Oğuz Gündoğdu, Beylikdüzü'nde oturduğu sitenin yapıldığı tarihlerde depreme uygun standarttan söz edilemeyeceğini ifade ederken, bu yapıların temel kolon sisteminden perdeli sisteme geçen binalar olduğunu vurgulayarak şöyle konuştu:
Gölcük depreminde sallandık bayağı. 17 Ağustos'ta bu binanın içerisindeydik. Kötü performans göstermedi. Ancak, o deprem 90 kilometre ötedeydi. Şimdi 10 kilometre ötemizde bir kırılma olacak. Çok hızlı gelebilir deprem. O zaman tabii devrilmeler risk haline geliyor. Bütün bunları anlattık tabii. Bir daha gitmedim zaten binadaki o toplantılara. Yapacağım bir şey yok yani. Herkes bir karar vermiş bir grubun belirlediği şeyleri yapıyorlar. Sadece deprem değil bu kaplamalar için tehlike. Çıra gibi yanıyor bunlar.
Bunun birkaç örneğini gördük zaten. Bunlara karşı önlem almak lazım. Önlem mönlem yok yani.
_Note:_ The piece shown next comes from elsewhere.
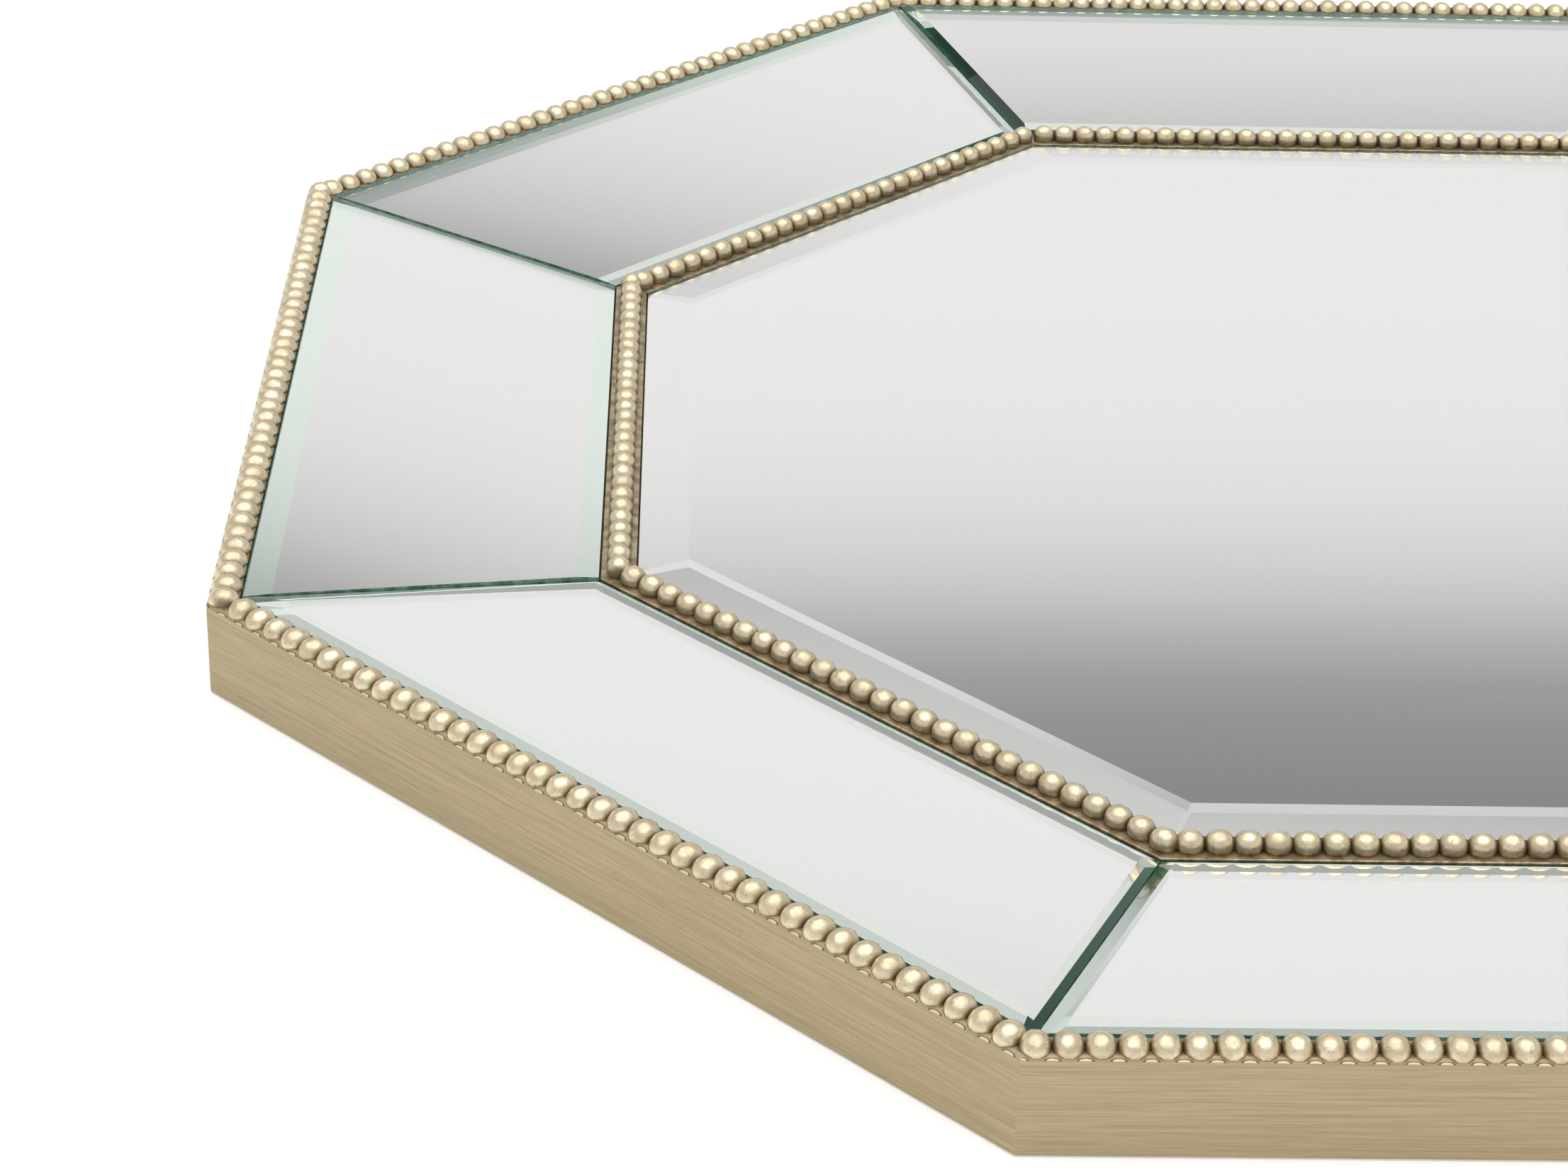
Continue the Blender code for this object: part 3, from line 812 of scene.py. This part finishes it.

Binaların birbirine vurmaması için dilatasyon (Yüksek katlı ve oturma alanı geniş yapılar tasarlanırken yapının oturduğu zemindeki farklılıklar ve sıcaklık değişimlerinden dolayı meydana gelen genleşme ve kısalma hareketlerinin yapıya zarar vermesini engellemek amacıyla yapılarda bırakılan boşluklara verilen isim) dediğimiz işlemin yapılması gerekiyor. Ama bunlar bu şekilde teneke ile kaplayınca bu iş ‘bitmiş' oldu. Binaların birbirine çarpmaması için dilatasyonlar var. Ama bunun tamir edildiğini ben görmedim. Açıktı önce.